Every week, we tell you about an album we think you need to spend time with. This week’s album is Heaven to a Tortured Mind, the new release from Yves Tumor.
The Yves Tumor project’s fashioning itself in a traceable lineage of unbridled rockstars, and this time, it’s gone more pop than ever. Granted, this comes at neither an expense of innovation nor a bend to the whims of convention. Convention and Yves Tumor don’t belong in the same sentence, even when Tumor colors more neatly within the lines. That said, it’s taken their fourth studio album for their hit-making capabilities to fully align with their dazzling attention to iconography and worldbuilding. While their previous effort elevated them to critical darling status for fearless (and brilliant) experimentation, Heaven to a Tortured Mind is an album that frolics through all the tricks of rockstars past, granting Sean Bowie the brunt of the spotlight to breathe intoxicating life into the annals of genre cliché. It’s dizzying, often electrifying, and distanced enough to ensure the fourth wall never falls no matter how many times Bowie smiles for the camera.
By design, the new iteration of Yves Tumor entertains a wicked fixation with temptation and desire. The sightline proves familiar, yet fruitful: when Tumor pines for devotion, to feel, it always registers with conviction, whether it’s crooning quietly or blaring from the depths of the underworld. For every well-worn trope of a rock opus, Tumor aligns its feelings with many horrific visions of violence, featuring many teeth, drops of blood, and severed heads.
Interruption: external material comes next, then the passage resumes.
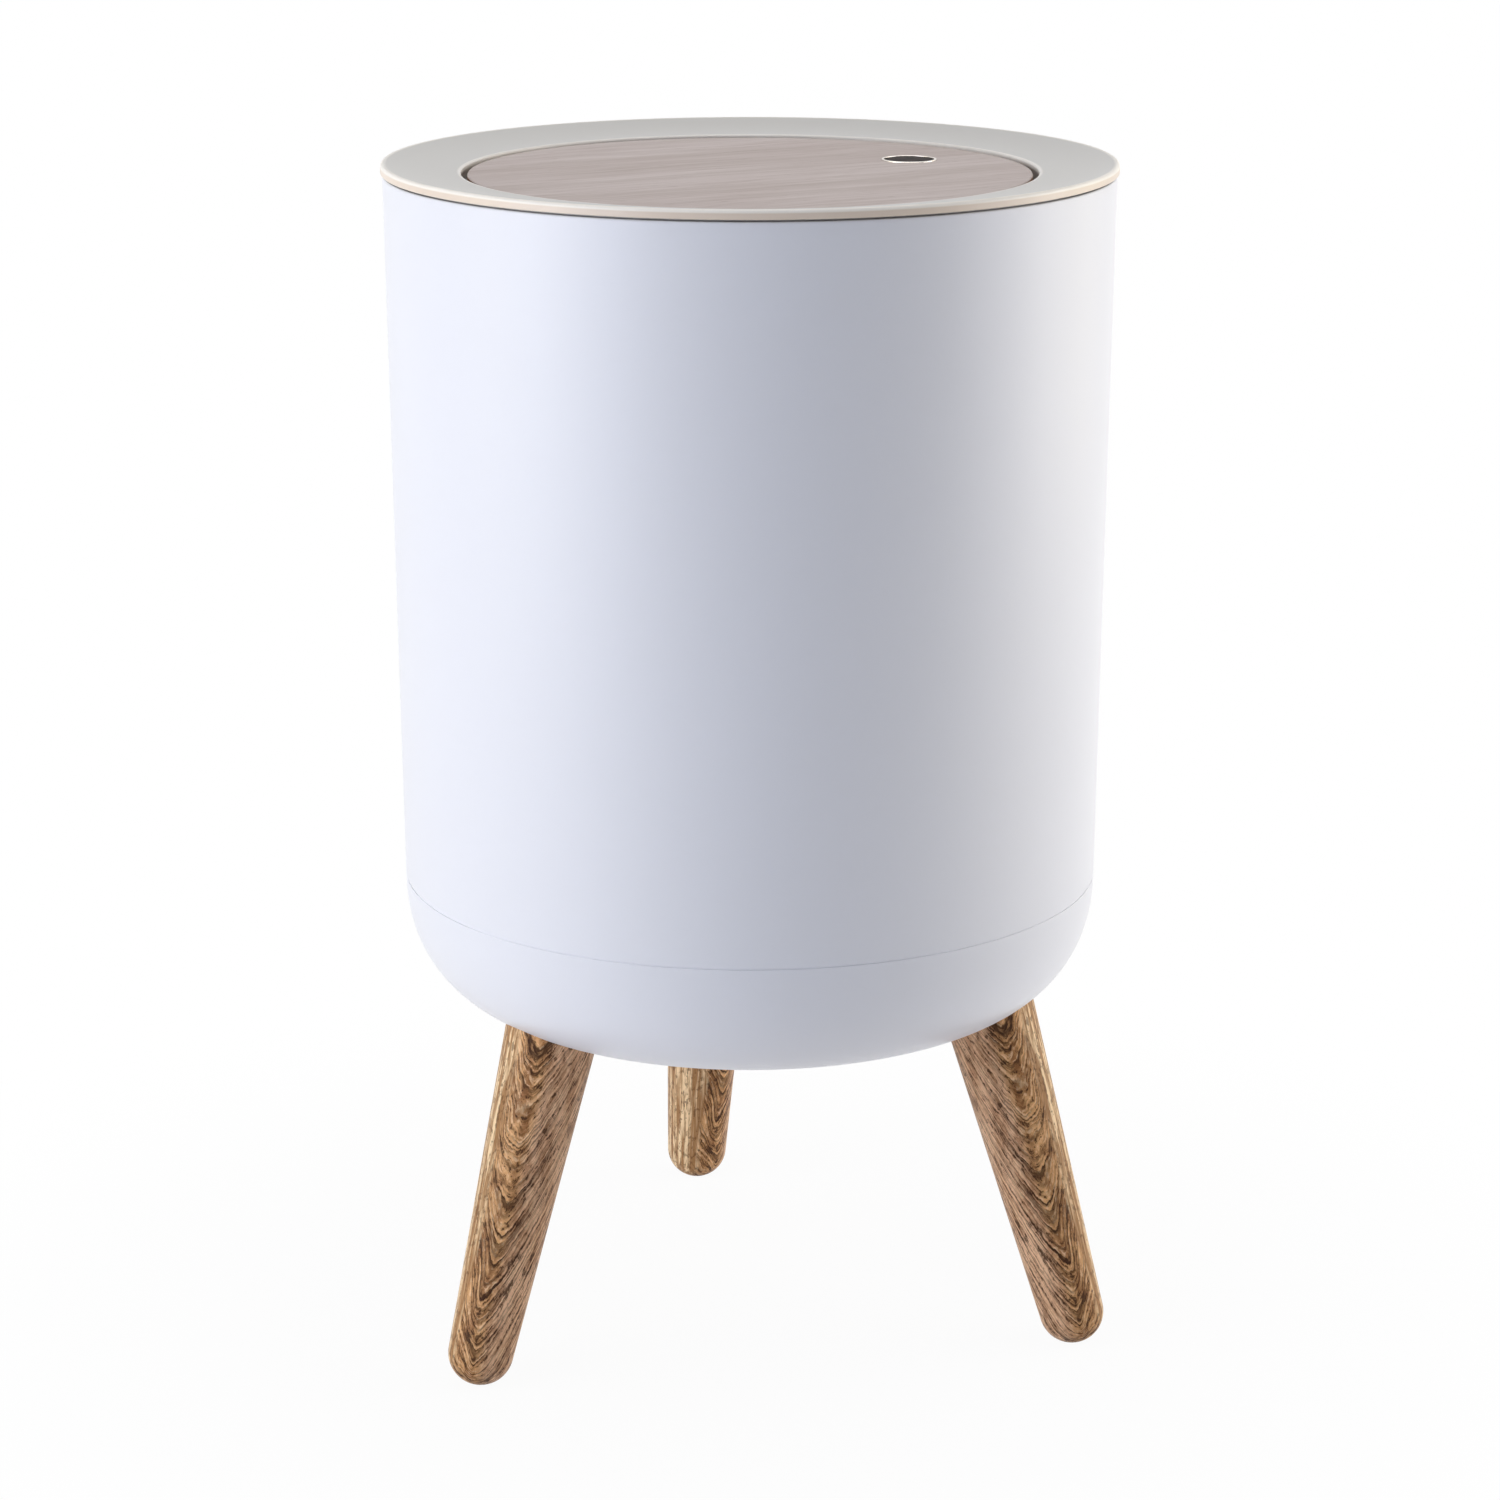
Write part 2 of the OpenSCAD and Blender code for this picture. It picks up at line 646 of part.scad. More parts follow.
// A close-wound spring on the pin: one leg bears on the bracket, the other on the arms' cross bar
module hinge_spring() {
    rest = hinge_wire_d / 2 + 0.2;
    coil_r = pin_bore_r + hinge_wire_d / 2 + 0.5;
    turns = 7;
    steps = turns * 14;
    pitch = hinge_wire_d * 1.2;
    x0 = -pitch * turns / 2;
    front = [-arm_reach + arm_t / 2, -arm_depth + arm_t + rest];
    leave = atan2(front.y, front.x) + 360 - acos(coil_r / norm(front));
    coil = [for (i = [0 : steps])
        let (a = 90 + (leave - 90 + 360 * turns) * i / steps)
        [x0 + pitch * turns * i / steps, coil_r * cos(a), coil_r * sin(a)]];
    color(steel) on_axis() translate([0, hinge_y, hinge_z]) wire(concat(
        [[x0, knuckle_r - rest, coil_r], [x0, 1, coil_r]], coil, [[-x0, front.x, front.y]]
    ), hinge_wire_d / 2, [1, 0, 0], 8);
}

// The guide of the push latch, hung from the lid frame on a bent arm
module latch_housing() {
    flange_x = latch_screw_x + boss_r + 1;
    flange_y = bracket_screw_y + boss_r + 1;
    color(white) on_axis() difference() {
        union() {
            translate([-guide_out_r, latch_y - guide_out_r, latch_z])
                cube([2 * guide_out_r, 2 * guide_out_r, guide_top - latch_z]);
            translate([-guide_out_r, -inner_wall_r - bracket_t, latch_z])
                cube([2 * guide_out_r, inner_wall_r + bracket_t + latch_y, guide_wall]);
            translate([-guide_out_r, -inner_wall_r - bracket_t, latch_z])
                cube([2 * guide_out_r, bracket_t, web_z - latch_z]);
            translate([-flange_x, -flange_y, web_z - bracket_t])
                cube([2 * flange_x, flange_y - inner_wall_r, bracket_t]);
        }
        translate([0, latch_y, guide_floor_z]) cylinder(h = guide_top - guide_floor_z + 1, r = guide_r);
        translate([-guide_out_r - 1, latch_y + follower_y, follower_z]) rotate([0, 90, 0])
            cylinder(h = guide_out_r + 1, r = follower_r + 0.1);
        for (side = [-1, 1]) translate([side * latch_screw_x, latch_screw_y, web_z - bracket_t - 1])
            cylinder(h = bracket_t + 2, r = screw_bore_r);
    }
}

// The wire that turns in the housing's wall and whose bent tip rides in the striker's groove
module latch_follower() {
    bend = 1;
    reach_y = striker_t / 2 - cam_depth + 0.15;
    color(steel) on_axis() translate([0, latch_y, 0]) wire(concat(
        [[-guide_out_r - 0.6, follower_y, follower_z]],
        [for (p = arc(-bend, follower_z + bend, bend, -90, 0, 4)) [p.x, follower_y, p.y]],
        [for (p = arc(follower_y - bend, follower_tip_z - bend, bend, 0, 90, 4)) [0, p.x, p.y]],
        [[0, reach_y, follower_tip_z]]
    ), follower_r, [1, 1, 1], 10);
}

module latch_spring() {
    low = guide_floor_z + latch_wire_d / 2;
    high = striker_z - latch_wire_d / 2 - 0.2;
    coil_r = latch_coil_d / 2;
    turns = 4;
    steps = turns * 14;
    color(steel) on_axis() translate([0, latch_y, 0]) wire([for (i = [0 : steps])
        let (a = 360 * turns * i / steps) [coil_r * cos(a), coil_r * sin(a), low + (high - low) * i / steps]
    ], latch_wire_d / 2, [0, 0, 1], 8);
}

// The face disc, with the badge's recess and four short screw bosses
module panel_top() {
    color(face_wood) on_axis() difference() {
        union() {
            rotate_extrude() polygon([
                [0, disc_z], [panel_r - panel_round, disc_z], [panel_r, disc_z + panel_round],
                each arc(panel_r - panel_round, face_z - panel_round, panel_round, 0, 90, 4), [0, face_z]
            ]);
            around(panel_screw_r, quarters)
                translate([0, 0, plate_z + 0.05]) cylinder(h = panel_plate_t + 0.5, r = panel_boss_r);
        }
        translate([0, badge_y, face_z - badge_recess])
            cylinder(h = badge_recess + 1, r = badge_d / 2 + 0.1);
        around(panel_screw_r, quarters)
            translate([0, 0, plate_z - 1]) cylinder(h = panel_screw_len + 1.2, r = screw_bore_r);
    }
}

// Outline of a swan-neck arm in the y-z plane: knuckle, neck, floor bar and riser
module arm_outline() {
    neck_y = hinge_y - arm_t / 2;
    low_z = hinge_z - arm_depth;
    translate([hinge_y, hinge_z]) circle(r = knuckle_r);
    translate([neck_y - arm_t, low_z]) square([arm_t, arm_depth]);
    translate([hinge_y - arm_reach, low_z]) square([arm_reach - arm_t / 2, arm_t]);
    translate([hinge_y - arm_reach, low_z]) square([arm_t, plate_z + 1 - low_z]);
}

// The moulded underside of the panel, with its skirt and the two arms that reach under the ring
module panel_base() {
    color(white) on_axis() difference() {
        union() {
            translate([0, 0, plate_z]) cylinder(h = panel_plate_t, r = base_r);
            difference() {
                translate([0, 0, plate_z - panel_skirt_h]) cylinder(h = panel_skirt_h + 1, r = base_r);
                translate([0, 0, plate_z - panel_skirt_h - 1])
                    cylinder(h = panel_skirt_h + 3, r = base_r - panel_skirt_t);
            }
            for (side = [-1, 1]) translate([side * arm_x, 0, 0]) along_x(arm_w / 2) arm_outline();
            along_x(arm_x) translate([hinge_y - arm_reach, hinge_z - arm_depth]) square(arm_t);
        }
        around(panel_screw_r, quarters)
            translate([0, 0, plate_z - 1]) cylinder(h = panel_plate_t + 2, r = panel_boss_r + 0.1);
        for (side = [-1, 1]) translate([side * striker_screw_x, latch_y, plate_z - 1])
            cylinder(h = panel_plate_t + 0.5, r = screw_bore_r);
        translate([-lid_r / 2, hinge_y, hinge_z]) rotate([0, 90, 0]) cylinder(h = lid_r, r = pin_bore_r);
        translate([-spring_notch_x, base_r - 6, plate_z - panel_skirt_h - 1])
            cube([2 * spring_notch_x, 8, panel_skirt_h + 1]);
    }
}

// Outline of the cam groove about its notch: a loop around a heart, with its way in from below
module cam_groove() {
    top = press_travel + 2 * follower_r + 0.5;
    way_in = follower_r + 0.4;
    difference() {
        union() {
            offset(r = cam_w, $fn = 24) polygon(cam_heart);
            translate([-cam_w - 1.1, 0]) square([2 * cam_w + 2.2, top]);
            translate([-way_in, -cam_up - 1]) square([2 * way_in, cam_up - 1]);
        }
        polygon(cam_heart);
    }
}

// The catch under the panel's press side: a tongue with the latch's heart-shaped cam groove
module striker() {
    base_x = striker_screw_x + washer_head_r + 0.5;
    base_y = washer_head_r + 0.5;
    color(dark) on_axis() translate([0, latch_y, 0]) difference() {
        union() {
            translate([-base_x, -base_y, plate_z - striker_base_t])
                cube([2 * base_x, 2 * base_y, striker_base_t]);
            translate([-striker_w / 2, -striker_t / 2, striker_z])
                cube([striker_w, striker_t, striker_len - striker_base_t / 2]);
        }
        translate([0, striker_t / 2 + 1, notch_z]) rotate([90, 0, 0])
            linear_extrude(cam_depth + 1) cam_groove();
        for (side = [-1, 1]) translate([side * striker_screw_x, 0, plate_z - striker_base_t - 1])
            cylinder(h = striker_base_t + 2, r = screw_bore_r);
    }
}

module panel_screws() {
    color(steel) on_axis() {
        around(panel_screw_r, quarters)
            translate([0, 0, plate_z]) screw(washer_head_r, washer_head_h, screw_r, panel_screw_len);
        for (side = [-1, 1]) translate([side * striker_screw_x, latch_y, plate_z - striker_base_t])
            screw(washer_head_r, washer_head_h, screw_r, striker_base_t + striker_screw_bite);
    }
}

module badge_disc() {
    radius = badge_d / 2 - badge_rim_w;
    height = badge_recess + badge_proud - 0.2;
    color(dark) on_axis() translate([0, badge_y, face_z - badge_recess]) cylinder(h = height, r = radius);
}

module badge_rim() {
    height = badge_recess + badge_proud;
    inner = badge_d / 2 - badge_rim_w;
    color(steel) on_axis() translate([0, badge_y, face_z - badge_recess]) rotate_extrude() polygon([
        [inner, 0], [badge_d / 2, 0], each arc(badge_d / 2 - 0.3, height - 0.3, 0.3, 0, 90, 3),
        [inner + 0.2, height], [inner, height - 0.2]
    ]);
}

// The waste bucket: foot ring, tapered wall, rim and two ears for the handle
module inner_bucket() {
    floor_under = floor_top + bucket_foot_h;
    rim_low = bucket_top - 3;
    rim_r = bucket_r + bucket_rim_w;
    color(white) on_axis() difference() {
        union() {
            rotate_extrude() polygon([
                [0, floor_under], [bucket_foot_r - bucket_wall, floor_under],
                [bucket_foot_r - bucket_wall, floor_top], [bucket_foot_r, floor_top],
                [bucket_wall_r(rim_low), rim_low], [rim_r, rim_low],
                each arc(rim_r - 1, bucket_top - 1, 1, 0, 90, 4), [0, bucket_top]
            ]);
            for (side = [0, 180]) translate([0, 0, bail_z]) rotate([0, 90, side])
                cylinder(h = bucket_r + bucket_rim_w - 0.4, r = ear_boss_r);
        }
        rotate_extrude() polygon([
            [0, floor_under + bucket_wall],
            [bucket_wall_r(floor_under) - bucket_wall, floor_under + bucket_wall],
            [bucket_r - bucket_wall, bucket_top], [bucket_r - bucket_wall, bucket_top + 1],
            [0, bucket_top + 1]
        ]);
        translate([-lid_r, 0, bail_z]) rotate([0, 90, 0]) cylinder(h = lid_d, r = bail_bore_r);
    }
}

// The wire handle, folded back against the bucket; its two ends are bent inwards into the ears
module bucket_handle() {
    pin_in = bucket_wall_r(bail_z) - bucket_wall - 1;
    color(steel) on_axis() translate([0, 0, bail_z]) union() {
        rotate([-bail_hang, 0, 0]) rotate_extrude(angle = 180)
            translate([bail_r, 0]) circle(r = bail_wire_d / 2);
        for (side = [-1, 1]) {
            translate([side * bail_r, 0, 0]) sphere(r = bail_knuckle_r);
            translate([side < 0 ? -bail_r : pin_in, 0, 0]) rotate([0, 90, 0])
                cylinder(h = bail_r - pin_in, r = bail_wire_d / 2);
        }
    }
}

outer_shell();
base_cup();
leg_rear();
leg_front_left();
leg_front_right();
leg_studs();
leg_inserts();
base_screws();
lid_ring();
lid_frame();
lid_screws();
hinge_bracket();
latch_housing();
bracket_screws();
hinge_pin();
hinge_spring();
latch_follower();
latch_spring();
panel_top();
panel_base();
striker();
panel_screws();
badge_disc();
badge_rim();
inner_bucket();
bucket_handle();
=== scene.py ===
"""Looks of a push-top bin on three splayed legs. Metres, +Z up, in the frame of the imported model."""

import json
import math

import bmesh
import bpy
from mathutils import Matrix, Vector


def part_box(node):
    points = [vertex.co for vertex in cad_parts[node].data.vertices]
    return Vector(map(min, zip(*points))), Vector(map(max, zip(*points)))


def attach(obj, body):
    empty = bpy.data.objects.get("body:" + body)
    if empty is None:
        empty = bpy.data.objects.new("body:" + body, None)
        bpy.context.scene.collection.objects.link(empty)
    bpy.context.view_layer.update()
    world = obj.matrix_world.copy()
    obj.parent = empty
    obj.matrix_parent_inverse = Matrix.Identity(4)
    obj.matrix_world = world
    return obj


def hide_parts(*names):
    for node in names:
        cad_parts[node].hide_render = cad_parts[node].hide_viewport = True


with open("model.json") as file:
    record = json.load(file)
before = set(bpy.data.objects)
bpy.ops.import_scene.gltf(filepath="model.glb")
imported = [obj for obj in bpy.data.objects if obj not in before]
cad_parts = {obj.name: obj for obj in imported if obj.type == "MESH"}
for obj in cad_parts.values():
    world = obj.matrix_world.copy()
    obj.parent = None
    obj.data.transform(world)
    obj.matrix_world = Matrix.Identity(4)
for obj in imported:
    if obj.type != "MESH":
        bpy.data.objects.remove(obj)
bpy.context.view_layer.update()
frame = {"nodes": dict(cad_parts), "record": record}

MM = 0.001
RECORD = frame["record"]

# Places and sizes that the frame gives
RING_LOW, RING_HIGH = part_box("lid_ring")
SHELL_LOW, SHELL_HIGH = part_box("outer_shell")
CUP_LOW, CUP_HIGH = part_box("base_cup")
FACE_LOW, FACE_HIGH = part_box("panel_top")
BADGE_LOW, BADGE_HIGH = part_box("badge_rim")
AXIS_Y = (RING_LOW.y + RING_HIGH.y) / 2
LID_R = (RING_HIGH.x - RING_LOW.x) / 2
TOTAL_H = RING_HIGH.z
SHELL_R = (SHELL_HIGH.x - SHELL_LOW.x) / 2
RIM_Z = SHELL_HIGH.z
FACE_Z = FACE_HIGH.z
PANEL_R = (FACE_HIGH.x - FACE_LOW.x) / 2
VIEW_Z = 0.214
CENTRE = Vector((0, AXIS_Y, VIEW_Z))
ON_AXIS = Matrix.Translation((0, AXIS_Y, 0))
FEET = {m["name"].replace("foot", "leg"): Vector(m["pos_m"]) for m in RECORD["mounts"]}

# Barrel and cup
SEAM_GAP = 0.4 * MM
GROOVE_DEEP = 0.35 * MM
SHOULDER_GAP = 0.03 * MM
BARREL_TAPER = 2.8 * MM
BARREL_WALL = 2.4 * MM
BARREL_FLOOR = 2.6 * MM
BARREL_SKIRT = 6 * MM
RIM_ROUND = 1.1 * MM
RIM_ROUND_INSIDE = 0.5 * MM
SKIRT_ROUND_INSIDE = 0.8 * MM
FLOOR_ROUND = 2 * MM
SEAM_ROUND = 0.15 * MM
SEAM_Z = SHELL_LOW.z - SEAM_GAP / 2
SEAM_R = SHELL_R - BARREL_TAPER
CUP_WALL = 2.6 * MM
CUP_CORNER_W = 46.8 * MM
CUP_CORNER_POWER = 0.9
CUP_CORNER_START, CUP_CORNER_START_INSIDE = 3, 25
SPIGOT_PLAY = 0.3 * MM
SPIGOT_R = SEAM_R - BARREL_WALL - SPIGOT_PLAY
SPIGOT_WALL = 2.4 * MM
SPIGOT_ROUND = 0.5 * MM
SPIGOT_DEEP = 12 * MM
FLOOR_Z = SEAM_Z + BARREL_SKIRT

# Legs
LEG_TILT = math.radians(16.5)
FOOT_R = 11.8 * MM
FOOT_FLAT_R = 3.5 * MM
FOOT_Z = math.sqrt(FOOT_R**2 - FOOT_FLAT_R**2)
LEG_PLUG = 15 * MM
LEG_LEN = (CUP_LOW.z + LEG_PLUG - FOOT_Z) / math.cos(LEG_TILT)
LEG_TOP_R = 16.7 * MM
LEG_STRAIGHT = 13 * MM
LEG_TOP_ROUND = 0.8 * MM
LEG_PLAY = 0.25 * MM
LEG_SEAT = 0.05 * MM
SOCKET_R = LEG_TOP_R + LEG_PLAY
SOCKET_CUT = 33 * MM
# Turn of the grain's arcs from the camera's azimuth, and the side with the pale stripes (1 left, -1 right)
LEG_GRAIN = {"leg_rear": (-12, 1), "leg_front_left": (12, -1), "leg_front_right": (42, 1)}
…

Working together, the romantic idealism is once again cast astray as Tumor rearranges the pieces of history.
Yves has always been one for range, and Heaven realizes many new facets of its potential as a time-warped character building new monuments from the remnants of its predecessor. And thanks to the likes of Diana Gordon and Kelsey Lu, the vocal execution makes for often-chilling results ranging from the narration of a hellish fever dream to an explosive arena rock showstopper. It’s the music kingdoms fall to, the soundtrack to an audible ego death.
As I recall how Safe in the Hands of Love floored me for the sheer boldness of its ideas, Heaven to a Tortured Mind uses trace amounts of accessible markers to lure me into the boldness of what Tumor does with them. Funk basslines, brass samples, and guitar solos aboud, each landscape never afraid to spin itself out in disorienting yet enchanting fashion. It’s intriguing to call Heaven more sonically forgiving for a swing at mainstream, but that’d be a half-truth. Every gentle stride in the sonic palette finds itself quickly disrupted by Bowie’s masterful attention to detail that satiates itself on the ability to unearth the listener’s comforts and expectations.
Listeners can trace a little of everything across decades and genre, but the final blend serves as a rich journey for the well-acquainted, as well as the uninitiated. All 36 minutes beg to be amplified on long rides down the highway to nowhere, Yves Tumor serving as the ringleader guiding us towards sacrificing for our wildest fantasies. It’s the rockstar future we’ve deserved, and a present remaining difficult to prepare for, yet one we’ll gleefully enable. (This global moment’s spiraling uncertainty only serves as a prime backdrop.)